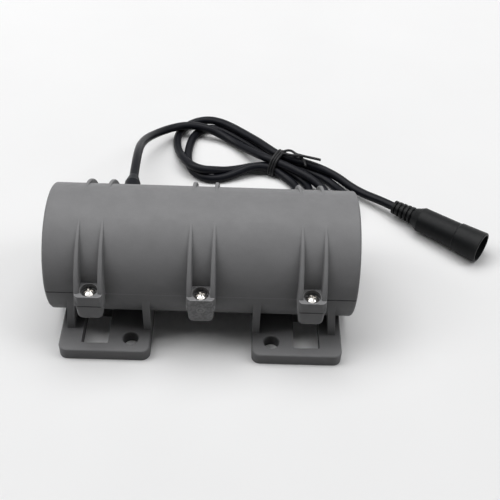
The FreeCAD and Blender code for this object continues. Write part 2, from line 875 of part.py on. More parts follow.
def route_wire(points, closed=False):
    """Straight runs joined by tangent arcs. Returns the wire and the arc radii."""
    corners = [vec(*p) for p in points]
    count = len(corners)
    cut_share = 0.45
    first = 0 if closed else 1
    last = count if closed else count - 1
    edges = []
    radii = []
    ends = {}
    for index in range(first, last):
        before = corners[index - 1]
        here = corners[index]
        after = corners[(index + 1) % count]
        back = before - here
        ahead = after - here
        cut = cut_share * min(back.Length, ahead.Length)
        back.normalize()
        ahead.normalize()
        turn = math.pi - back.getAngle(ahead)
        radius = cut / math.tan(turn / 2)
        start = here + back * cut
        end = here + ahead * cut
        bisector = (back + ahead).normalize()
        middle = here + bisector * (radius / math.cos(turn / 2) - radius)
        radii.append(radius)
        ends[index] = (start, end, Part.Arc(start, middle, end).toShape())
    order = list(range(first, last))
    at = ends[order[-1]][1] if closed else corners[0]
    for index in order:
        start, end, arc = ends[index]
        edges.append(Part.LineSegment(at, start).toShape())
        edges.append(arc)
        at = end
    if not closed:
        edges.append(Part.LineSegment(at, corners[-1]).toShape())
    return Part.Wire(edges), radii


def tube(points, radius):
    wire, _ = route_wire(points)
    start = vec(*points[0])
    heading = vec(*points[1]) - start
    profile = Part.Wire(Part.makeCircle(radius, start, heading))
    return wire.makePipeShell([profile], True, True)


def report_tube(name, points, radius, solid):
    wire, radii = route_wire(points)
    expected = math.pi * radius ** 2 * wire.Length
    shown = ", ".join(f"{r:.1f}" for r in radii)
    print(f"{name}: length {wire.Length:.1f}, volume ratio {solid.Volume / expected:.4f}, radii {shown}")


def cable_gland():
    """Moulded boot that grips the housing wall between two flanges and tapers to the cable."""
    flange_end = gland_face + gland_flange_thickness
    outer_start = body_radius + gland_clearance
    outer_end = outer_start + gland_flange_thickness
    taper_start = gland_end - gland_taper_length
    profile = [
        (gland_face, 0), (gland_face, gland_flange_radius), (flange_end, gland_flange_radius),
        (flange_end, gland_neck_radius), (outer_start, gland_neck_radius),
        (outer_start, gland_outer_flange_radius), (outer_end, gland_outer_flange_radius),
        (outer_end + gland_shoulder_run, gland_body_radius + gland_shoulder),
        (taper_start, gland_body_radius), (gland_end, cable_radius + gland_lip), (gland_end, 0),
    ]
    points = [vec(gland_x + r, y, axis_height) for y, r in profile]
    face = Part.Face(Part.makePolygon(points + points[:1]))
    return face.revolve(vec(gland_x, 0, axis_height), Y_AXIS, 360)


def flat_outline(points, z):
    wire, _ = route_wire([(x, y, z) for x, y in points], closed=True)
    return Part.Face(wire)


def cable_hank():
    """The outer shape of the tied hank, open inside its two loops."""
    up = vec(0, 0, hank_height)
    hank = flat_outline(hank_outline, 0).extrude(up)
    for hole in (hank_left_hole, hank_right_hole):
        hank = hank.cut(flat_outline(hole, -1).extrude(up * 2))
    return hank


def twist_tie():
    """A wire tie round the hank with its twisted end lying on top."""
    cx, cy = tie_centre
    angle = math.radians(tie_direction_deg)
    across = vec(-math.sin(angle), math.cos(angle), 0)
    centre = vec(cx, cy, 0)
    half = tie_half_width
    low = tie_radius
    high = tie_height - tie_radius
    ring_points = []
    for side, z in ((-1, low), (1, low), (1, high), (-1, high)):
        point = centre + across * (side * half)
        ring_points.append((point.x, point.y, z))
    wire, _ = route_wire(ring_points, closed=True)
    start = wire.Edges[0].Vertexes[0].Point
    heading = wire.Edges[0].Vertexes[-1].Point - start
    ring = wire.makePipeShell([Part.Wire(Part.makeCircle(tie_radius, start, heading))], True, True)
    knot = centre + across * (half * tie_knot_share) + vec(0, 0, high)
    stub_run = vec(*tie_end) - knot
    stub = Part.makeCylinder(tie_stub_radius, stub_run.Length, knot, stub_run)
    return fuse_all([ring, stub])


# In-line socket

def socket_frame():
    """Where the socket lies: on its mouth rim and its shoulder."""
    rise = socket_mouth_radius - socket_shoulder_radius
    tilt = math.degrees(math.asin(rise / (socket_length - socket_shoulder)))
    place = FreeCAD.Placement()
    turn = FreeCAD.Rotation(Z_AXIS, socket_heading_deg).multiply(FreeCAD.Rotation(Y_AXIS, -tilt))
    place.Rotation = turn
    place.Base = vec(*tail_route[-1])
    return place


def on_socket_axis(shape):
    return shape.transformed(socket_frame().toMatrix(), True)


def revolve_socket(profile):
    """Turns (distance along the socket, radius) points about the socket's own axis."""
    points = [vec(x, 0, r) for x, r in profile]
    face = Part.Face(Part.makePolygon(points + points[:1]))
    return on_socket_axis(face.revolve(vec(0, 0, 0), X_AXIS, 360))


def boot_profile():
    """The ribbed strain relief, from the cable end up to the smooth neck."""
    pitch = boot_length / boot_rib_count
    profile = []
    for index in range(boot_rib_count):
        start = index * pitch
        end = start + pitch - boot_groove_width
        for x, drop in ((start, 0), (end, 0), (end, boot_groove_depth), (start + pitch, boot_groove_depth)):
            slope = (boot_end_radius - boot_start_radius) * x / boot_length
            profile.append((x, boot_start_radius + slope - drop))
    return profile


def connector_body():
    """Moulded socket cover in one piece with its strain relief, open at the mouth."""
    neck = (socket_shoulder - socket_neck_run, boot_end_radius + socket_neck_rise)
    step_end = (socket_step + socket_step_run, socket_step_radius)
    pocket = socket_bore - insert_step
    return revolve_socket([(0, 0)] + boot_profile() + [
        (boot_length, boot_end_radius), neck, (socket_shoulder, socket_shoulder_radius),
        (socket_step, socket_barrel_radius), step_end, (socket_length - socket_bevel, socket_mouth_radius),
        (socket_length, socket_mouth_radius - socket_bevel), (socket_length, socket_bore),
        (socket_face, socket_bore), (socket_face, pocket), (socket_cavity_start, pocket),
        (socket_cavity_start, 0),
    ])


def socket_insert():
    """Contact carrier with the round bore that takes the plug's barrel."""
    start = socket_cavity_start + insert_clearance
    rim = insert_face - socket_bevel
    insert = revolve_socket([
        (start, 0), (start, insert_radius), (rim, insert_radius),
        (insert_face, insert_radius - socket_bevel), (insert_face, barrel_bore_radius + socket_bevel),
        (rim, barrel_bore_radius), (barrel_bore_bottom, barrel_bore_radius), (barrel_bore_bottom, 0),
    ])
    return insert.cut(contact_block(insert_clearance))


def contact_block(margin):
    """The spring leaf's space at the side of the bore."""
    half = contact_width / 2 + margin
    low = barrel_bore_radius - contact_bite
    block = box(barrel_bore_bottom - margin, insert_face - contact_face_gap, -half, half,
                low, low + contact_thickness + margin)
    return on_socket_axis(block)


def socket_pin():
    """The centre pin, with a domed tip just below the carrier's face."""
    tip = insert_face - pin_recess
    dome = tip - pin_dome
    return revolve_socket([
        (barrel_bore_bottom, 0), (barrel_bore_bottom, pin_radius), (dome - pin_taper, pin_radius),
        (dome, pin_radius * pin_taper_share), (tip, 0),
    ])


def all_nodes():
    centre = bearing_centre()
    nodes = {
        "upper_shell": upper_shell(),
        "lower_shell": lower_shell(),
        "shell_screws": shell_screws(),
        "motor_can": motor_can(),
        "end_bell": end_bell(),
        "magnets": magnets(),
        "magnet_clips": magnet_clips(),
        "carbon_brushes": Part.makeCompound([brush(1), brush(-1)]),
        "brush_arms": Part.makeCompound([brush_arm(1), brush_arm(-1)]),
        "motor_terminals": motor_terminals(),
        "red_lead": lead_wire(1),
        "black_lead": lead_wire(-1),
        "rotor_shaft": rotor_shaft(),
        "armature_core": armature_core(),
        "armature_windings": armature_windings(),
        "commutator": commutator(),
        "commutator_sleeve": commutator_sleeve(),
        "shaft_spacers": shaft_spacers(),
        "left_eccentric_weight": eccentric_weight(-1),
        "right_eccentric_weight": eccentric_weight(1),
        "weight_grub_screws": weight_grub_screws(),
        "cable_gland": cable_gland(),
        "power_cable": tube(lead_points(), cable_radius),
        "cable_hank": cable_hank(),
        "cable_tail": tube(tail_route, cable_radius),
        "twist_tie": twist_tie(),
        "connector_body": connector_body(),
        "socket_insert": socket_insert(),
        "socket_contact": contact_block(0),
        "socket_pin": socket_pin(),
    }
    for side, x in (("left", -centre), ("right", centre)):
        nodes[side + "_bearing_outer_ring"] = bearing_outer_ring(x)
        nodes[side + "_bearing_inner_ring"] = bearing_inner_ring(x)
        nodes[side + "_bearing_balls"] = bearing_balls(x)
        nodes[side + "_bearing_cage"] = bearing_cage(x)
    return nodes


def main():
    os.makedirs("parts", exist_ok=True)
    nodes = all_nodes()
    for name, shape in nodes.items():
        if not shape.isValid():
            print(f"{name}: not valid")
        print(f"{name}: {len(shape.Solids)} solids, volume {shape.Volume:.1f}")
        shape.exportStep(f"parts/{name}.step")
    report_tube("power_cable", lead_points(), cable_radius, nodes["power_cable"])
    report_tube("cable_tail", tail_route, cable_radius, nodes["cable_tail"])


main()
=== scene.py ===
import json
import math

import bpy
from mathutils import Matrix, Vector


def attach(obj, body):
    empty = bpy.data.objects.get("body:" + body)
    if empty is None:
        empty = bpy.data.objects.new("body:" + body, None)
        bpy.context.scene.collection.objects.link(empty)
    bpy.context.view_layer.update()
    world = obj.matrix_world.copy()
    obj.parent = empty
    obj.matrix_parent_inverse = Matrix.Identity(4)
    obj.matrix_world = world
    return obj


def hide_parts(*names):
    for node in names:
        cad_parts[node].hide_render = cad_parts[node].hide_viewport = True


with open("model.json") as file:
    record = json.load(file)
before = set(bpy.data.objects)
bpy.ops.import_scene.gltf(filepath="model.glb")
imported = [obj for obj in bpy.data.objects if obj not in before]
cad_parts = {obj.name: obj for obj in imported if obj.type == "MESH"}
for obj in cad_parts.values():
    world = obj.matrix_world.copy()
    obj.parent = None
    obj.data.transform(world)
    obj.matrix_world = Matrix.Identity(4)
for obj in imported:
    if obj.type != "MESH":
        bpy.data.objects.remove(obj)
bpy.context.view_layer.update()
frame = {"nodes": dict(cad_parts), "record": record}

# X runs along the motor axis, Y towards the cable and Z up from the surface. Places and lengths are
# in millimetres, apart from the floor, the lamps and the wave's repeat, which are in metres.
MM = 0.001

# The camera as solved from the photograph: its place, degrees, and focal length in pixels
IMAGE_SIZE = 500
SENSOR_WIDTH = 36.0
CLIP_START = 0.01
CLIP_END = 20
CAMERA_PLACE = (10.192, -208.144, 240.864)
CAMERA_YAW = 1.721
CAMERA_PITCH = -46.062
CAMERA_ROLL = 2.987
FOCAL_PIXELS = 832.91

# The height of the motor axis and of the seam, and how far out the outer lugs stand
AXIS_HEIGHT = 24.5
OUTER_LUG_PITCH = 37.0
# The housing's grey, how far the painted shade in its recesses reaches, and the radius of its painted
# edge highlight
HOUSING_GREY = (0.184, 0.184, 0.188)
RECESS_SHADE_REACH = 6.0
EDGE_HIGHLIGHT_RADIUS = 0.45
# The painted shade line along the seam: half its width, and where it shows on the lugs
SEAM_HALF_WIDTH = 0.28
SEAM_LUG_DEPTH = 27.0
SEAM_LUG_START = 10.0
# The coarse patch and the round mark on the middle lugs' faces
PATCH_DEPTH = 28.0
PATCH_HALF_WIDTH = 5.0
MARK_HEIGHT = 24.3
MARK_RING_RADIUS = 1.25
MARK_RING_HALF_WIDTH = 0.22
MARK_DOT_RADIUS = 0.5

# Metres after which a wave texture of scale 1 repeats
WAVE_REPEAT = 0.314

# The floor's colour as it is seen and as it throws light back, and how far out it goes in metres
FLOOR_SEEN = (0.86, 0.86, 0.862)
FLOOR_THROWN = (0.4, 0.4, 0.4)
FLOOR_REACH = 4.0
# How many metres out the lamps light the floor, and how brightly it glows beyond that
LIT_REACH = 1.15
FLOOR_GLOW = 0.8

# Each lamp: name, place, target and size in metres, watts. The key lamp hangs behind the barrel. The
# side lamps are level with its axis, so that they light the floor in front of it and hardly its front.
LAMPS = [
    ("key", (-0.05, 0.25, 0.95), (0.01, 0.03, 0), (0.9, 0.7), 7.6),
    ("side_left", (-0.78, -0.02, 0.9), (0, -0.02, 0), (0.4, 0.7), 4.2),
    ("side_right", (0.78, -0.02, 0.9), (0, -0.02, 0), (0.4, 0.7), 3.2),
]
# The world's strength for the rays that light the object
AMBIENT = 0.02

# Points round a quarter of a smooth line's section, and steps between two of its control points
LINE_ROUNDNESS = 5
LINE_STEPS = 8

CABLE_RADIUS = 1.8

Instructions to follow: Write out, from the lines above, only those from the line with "for name, shape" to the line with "obj.parent = empty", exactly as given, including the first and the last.

Task response:
    for name, shape in nodes.items():
        if not shape.isValid():
            print(f"{name}: not valid")
        print(f"{name}: {len(shape.Solids)} solids, volume {shape.Volume:.1f}")
        shape.exportStep(f"parts/{name}.step")
    report_tube("power_cable", lead_points(), cable_radius, nodes["power_cable"])
    report_tube("cable_tail", tail_route, cable_radius, nodes["cable_tail"])


main()
=== scene.py ===
import json
import math

import bpy
from mathutils import Matrix, Vector


def attach(obj, body):
    empty = bpy.data.objects.get("body:" + body)
    if empty is None:
        empty = bpy.data.objects.new("body:" + body, None)
        bpy.context.scene.collection.objects.link(empty)
    bpy.context.view_layer.update()
    world = obj.matrix_world.copy()
    obj.parent = empty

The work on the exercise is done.